### Task description
Tally every line of the listing where the string "joints" is found, and state the total alone.

### Information shown
►

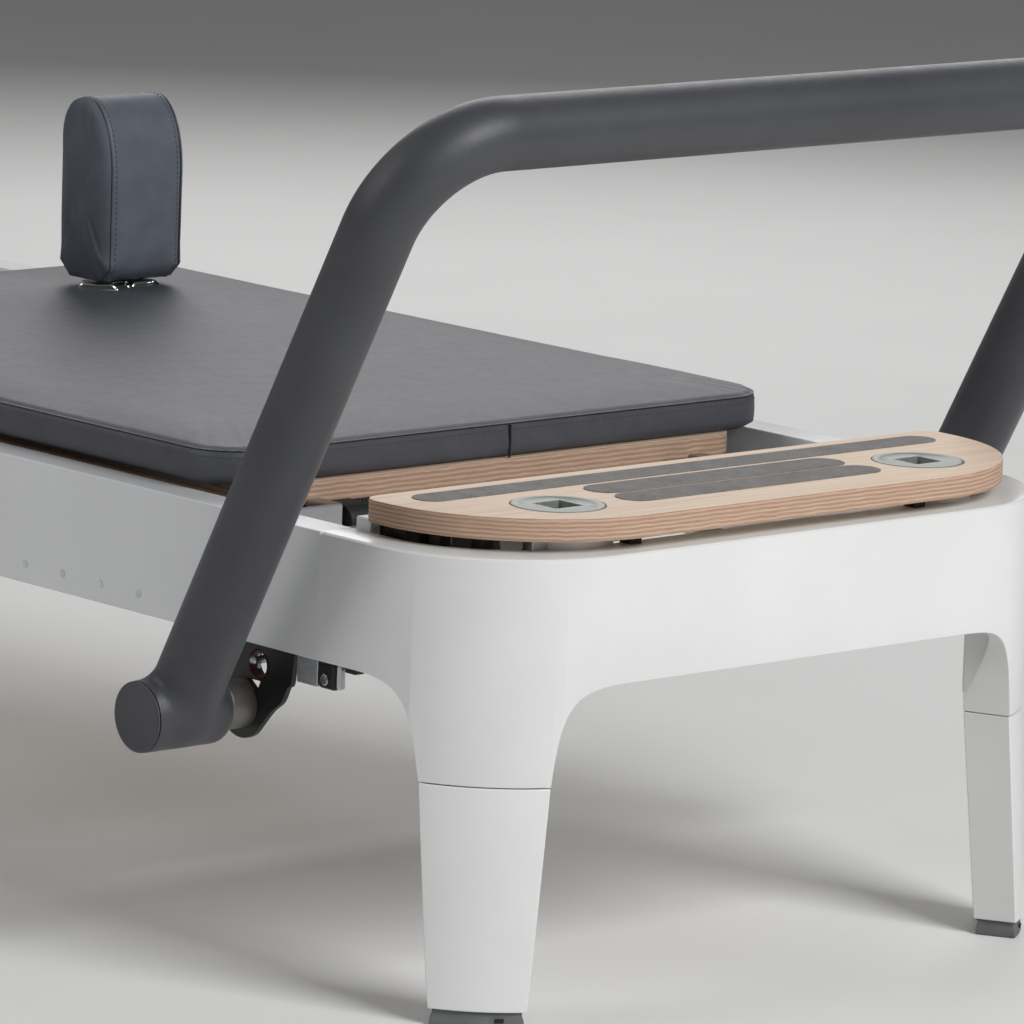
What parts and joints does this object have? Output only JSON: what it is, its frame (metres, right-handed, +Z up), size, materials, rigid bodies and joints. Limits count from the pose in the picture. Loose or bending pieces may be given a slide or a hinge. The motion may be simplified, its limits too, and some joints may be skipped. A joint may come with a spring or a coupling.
{
  "type": "pilates reformer",
  "caption": "Pilates reformer: sprung sliding carriage on rails, tilting footbar, standing platform, shoulder rests, headrest and pulley risers.",
  "frame": {"origin": "on the floor under the middle of the machine", "axes": "+X towards the foot end with the footbar, -Y the near side in the picture, +Z up"},
  "size_m": [2.38, 0.885, 0.7453],
  "materials": {
    "white_coat": "satin powder coat",
    "rail_aluminium": "satin powder coat over aluminium",
    "rubber": "matte",
    "black_plastic": "satin",
    "plywood": "clear lacquer over birch plywood",
    "socket_steel": "satin",
    "grip_strip": "fine grit",
    "footbar_cover": "soft satin skin",
    "steel": "bright",
    "vinyl": "smooth upholstery vinyl",
    "dark_vinyl": "smooth upholstery vinyl",
    "spring_steel": "satin"
  },
  "bodies": {
    "frame": {"foot_end_frame": "white_coat", "head_end_frame": "white_coat", "side_rail_left": "rail_aluminium", "side_rail_right": "rail_aluminium", "leg_foot_left": "white_coat", "leg_foot_right": "white_coat", "leg_head_left": "white_coat", "leg_head_right": "white_coat", "foot_pad_foot_left": "rubber", "foot_pad_foot_right": "rubber", "foot_pad_head_left": "rubber", "foot_pad_head_right": "rubber", "standing_platform": "plywood", "platform_socket_left": "socket_steel", "platform_socket_right": "socket_steel", "grip_strip_back": "grip_strip", "grip_strip_middle": "grip_strip", "grip_strip_front": "grip_strip", "footbar_bracket_left": "black_plastic", "footbar_bracket_right": "black_plastic", "footbar_shaft_left": "steel", "footbar_shaft_right": "steel", "lock_block_left": "black_plastic", "lock_block_right": "black_plastic", "spring_bar": "rail_aluminium", "spring_1": "spring_steel", "spring_2": "spring_steel", "spring_3": "spring_steel", "spring_4": "spring_steel", "riser_sleeve_left": "black_plastic", "riser_sleeve_right": "black_plastic"},
    "footbar": {"footbar_cover": "footbar_cover", "footbar_tube": "steel", "footbar_hub_left": "footbar_cover", "footbar_hub_right": "footbar_cover", "footbar_end_cap_left": "black_plastic", "footbar_end_cap_right": "black_plastic"},
    "carriage": {"carriage_board": "plywood", "carriage_pad": "vinyl", "spring_anchor_bar": "rail_aluminium", "wheel_carrier_left": "rail_aluminium", "wheel_carrier_right": "rail_aluminium", "carriage_buffer_left": "rubber", "carriage_buffer_right": "rubber"},
    "wheel_front_left": {"wheel_front_left": "black_plastic"},
    "wheel_front_right": {"wheel_front_right": "black_plastic"},
    "wheel_back_left": {"wheel_back_left": "black_plastic"},
    "wheel_back_right": {"wheel_back_right": "black_plastic"},
    "shoulder_rest_left": {"shoulder_pad_left": "dark_vinyl", "shoulder_post_left": "steel"},
    "shoulder_rest_right": {"shoulder_pad_right": "dark_vinyl", "shoulder_post_right": "steel"},
    "headrest": {"headrest_board": "plywood", "headrest_pad": "vinyl"},
    "lock_pin_left": {"lock_pin_left": "steel"},
    "lock_pin_right": {"lock_pin_right": "steel"},
    "riser_left": {"riser_post_left": "steel"},
    "riser_right": {"riser_post_right": "steel"},
    "pulley_left": {"pulley_left": "black_plastic"},
    "pulley_right": {"pulley_right": "black_plastic"}
  },
  "joints": [
    {"name": "carriage_slide", "type": "slide", "parent": "frame", "child": "carriage", "axis": [-1, 0, 0], "range_m": [0, 0.8], "stiffness_N_per_m": 400, "springref_m": -0.06, "deforming": ["spring_1", "spring_2", "spring_3", "spring_4"]},
    {"name": "wheel_front_left_spin", "type": "hinge", "parent": "carriage", "child": "wheel_front_left", "pos_m": [0.74, -0.251, 0.332], "axis": [0, 1, 0], "continuous": true},
    {"name": "wheel_front_right_spin", "type": "hinge", "parent": "carriage", "child": "wheel_front_right", "pos_m": [0.74, 0.251, 0.332], "axis": [0, 1, 0], "continuous": true},
    {"name": "wheel_back_left_spin", "type": "hinge", "parent": "carriage", "child": "wheel_back_left", "pos_m": [0.06, -0.251, 0.332], "axis": [0, 1, 0], "continuous": true},
    {"name": "wheel_back_right_spin", "type": "hinge", "parent": "carriage", "child": "wheel_back_right", "pos_m": [0.06, 0.251, 0.332], "axis": [0, 1, 0], "continuous": true},
    {"name": "footbar_tilt", "type": "hinge", "parent": "frame", "child": "footbar", "pos_m": [0.8852, 0, 0.2197], "axis": [0, 1, 0], "range_deg": [-59, 61]},
    {"name": "headrest_tilt", "type": "hinge", "parent": "carriage", "child": "headrest", "pos_m": [-0.078, 0, 0.3868], "axis": [0, 1, 0], "range_deg": [0, 30]},
    {"name": "shoulder_rest_left_lift", "type": "slide", "parent": "carriage", "child": "shoulder_rest_left", "axis": [0, 0, 1], "range_m": [0, 0.1]},
    {"name": "shoulder_rest_right_lift", "type": "slide", "parent": "carriage", "child": "shoulder_rest_right", "axis": [0, 0, 1], "range_m": [0, 0.1]},
    {"name": "lock_pin_left_pull", "type": "slide", "parent": "frame", "child": "lock_pin_left", "axis": [0, 1, 0], "range_m": [0, 0.01], "stiffness_N_per_m": 600, "springref_m": -0.004},
    {"name": "lock_pin_right_pull", "type": "slide", "parent": "frame", "child": "lock_pin_right", "axis": [0, -1, 0], "range_m": [0, 0.01], "stiffness_N_per_m": 600, "springref_m": -0.004},
    {"name": "riser_left_height", "type": "slide", "parent": "frame", "child": "riser_left", "axis": [0, 0, 1], "range_m": [0, 0.09]},
    {"name": "riser_right_height", "type": "slide", "parent": "frame", "child": "riser_right", "axis": [0, 0, 1], "range_m": [0, 0.09]},
    {"name": "pulley_left_spin", "type": "hinge", "parent": "riser_left", "child": "pulley_left", "pos_m": [-1.08, -0.184, 0.6], "axis": [0, 1, 0], "continuous": true},
    {"name": "pulley_right_spin", "type": "hinge", "parent": "riser_right", "child": "pulley_right", "pos_m": [-1.08, 0.184, 0.6], "axis": [0, 1, 0], "continuous": true}
  ],
  "couplings": [
    {"joint": "wheel_front_left_spin", "follows": "carriage_slide", "rad_per_m": -39.216},
    {"joint": "wheel_front_right_spin", "follows": "carriage_slide", "rad_per_m": -39.216},
    {"joint": "wheel_back_left_spin", "follows": "carriage_slide", "rad_per_m": -39.216},
    {"joint": "wheel_back_right_spin", "follows": "carriage_slide", "rad_per_m": -39.216}
  ]
}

◄

### Output of the task
2